Rather than offering each piece the usual interpretative cordon defined by blank wall or floor space, here the art objects are brought into close proximity through a series of groupings: works lean on or against one another, and are even, as the title indicates, piled up. This isn’t the conceptual car crash some might imagine: the reality is much more orderly. Each grouping (one of seven numbered areas identified in the gallery handout) seems to have a particular flavour or theme. In one section, many of the works involve or relate to furniture and furnishings: Gerard Williams’ ‘Caenarfon’ is a structure involving maple veneer and Damask upholstery, David Esser’s ‘Untitled (Coke Stack)’ presents a trestle manufactured implausibly from balsa wood (upon which balances a stumpy relative of Brancusi’s ‘Endless Column’, formed from a series of gilded coke cans) and the grouping itself is delineated by the extent of Audrey Reynold’s ‘Curbelow Belton’, aka a length of blue foam-backed carpet. Elsewhere in the gallery another heap of art works seem preoccupied with landscapes and the natural world, though in rather mutable/mutant manifestations: Lauren O’Grady’s ‘Only give me back the world I threw away’ involves a sort of blobby planet adhered to a domestic coffee table, Annie Whiles’ scary beakless birds have grinning little lips replacing their mandibles and Lynn Fulton’s ‘Hedge’ renders this staple of the English landscape into a flattened caricature of itself, which ultimately becomes a sort of stage set for the other works. And yet another group brings together various over-scale objects: Laura McCafferty’s outsize apron lying across a huge stool and Neil Zackiewicz’s clothes hanger in oak and steel, or his enormous coloured pencils.

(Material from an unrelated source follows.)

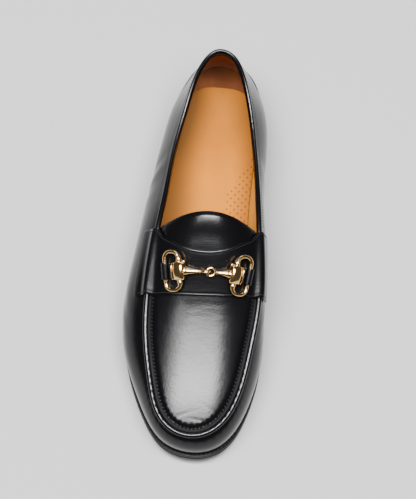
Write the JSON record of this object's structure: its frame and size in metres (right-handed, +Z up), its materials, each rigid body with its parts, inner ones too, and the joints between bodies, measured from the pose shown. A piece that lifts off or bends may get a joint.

Ultimately, though, matters are not quite so neat: there are echoes and reflections between groupings, which trouble and disrupt the apparent categorisations. A recurrent motif across several piles is Sean Edwards’ fascination with boxes patterned with an RS logo where it is hard to discern in each instance if we are looking at a real RS box or something fabricated to look like one: it is difficult to tell the difference between a sculpture and mere packaging (and the fact that this box is also represented in a painting only adds to the confusion…) The uncertain status of objects is increased still further as Zoe Mendelson’s vintage slide projector (itself cannibalised with a paper cone in place of a lens, which then ‘projects’ a graphite drawing on a paper screen) sits on top of what appears to be a bit of real packaging (from Hedley’s Humpers – ‘shippers of fine art and antiques worldwide’.) Simon Franklin and Lee Triming, meanwhile, construct their own varieties of box in cardboard or paper, and David Bance takes a ‘Brown Box Sculpture’, as the subject of his painting.

Out in the world beyond the gallery, piles often exist as a means of sorting and categorisation; things are brought together (temporarily) for consideration before they find a more permanent home or assignment. Such a process is made explicit in this project: works coalesce in one grouping, but other possibilities remain potent. Certain approaches to pattern reoccur across different artists’ work and in different piles (Triming’s boxed triangles evoke Sean Cummins’ zigzagging paintings); there seems to be a conversation about colour between those who prefer a murky, rather melancholic palette (paintings by Bance, Dan Ford, Frank Kent) and those opting for more lurid possibilities (sculpture from Craig Fisher, Jonathan Baldock, Jock Mooney, S. Mark Gubb); and a series of works offer sculptural simulations (Fisher’s ‘Platform’ has Styrofoam and Neoprene standing in for wood, Triming’s work appears to have been created through pencil shading, but is instead formed from folded paper, and it transpires that Brendan Lyons ‘Snasm’ uses acrylic paint to mimic plastic incident tape.) There is, then, the feeling that one might undo the current arrangement to form other conjunctions and thus foreground quite different ideas. We are used to discussing ideas in which the works in a group show are thought to explore a particular issue or create some kind of conversation: here the volume is raised and there is an energetic but purposeful cacophony.

Much has been said and written in recent years about the varying and sometimes vexed role of the curator in contemporary art: aided by an international proliferation of MA courses, the curator has seemingly assumed the mantle of power once assigned to critics. Artists often suspect curators of misrepresenting their practice and turning it to their own (probably nefarious) critical ends, but here the premise is absolutely clear: Pile’s curators set out to transform their own work and that of all the other artists into ‘one overarching piece’. That the two curators’ own objects are included in the pile up adds nicely to the complexity; they write in the gallery handout that the show starts ‘to make the definition between artist and curator’, but what’s interesting is that ultimately it muddies the waters between these roles: the definition seems to be that it is a purposefully grey area. In the end I’m left with the thought that both artists and curators are (perhaps counter-intuitively) rather subservient to the works they make and show. Anxiety about the right way to present work seems to suggest that artworks are quite feeble things, which somehow need protecting if they are to survive the exhibitionary process: by contrast Pile makes very clear just how resilient and assertive artworks can be, and how vibrant the visual, spatial and conceptual collisions that result from a bit of artistic rough and tumble.

Pile was curated by Craig Fisher and Simon Franklin. It was commissioned as part of Sideshow 2010, the official fringe festival for the British Art Show 7 in Nottingham and will tour to Chapter Arts Centre in Cardiff, running from 4 February to 20 March, 2011.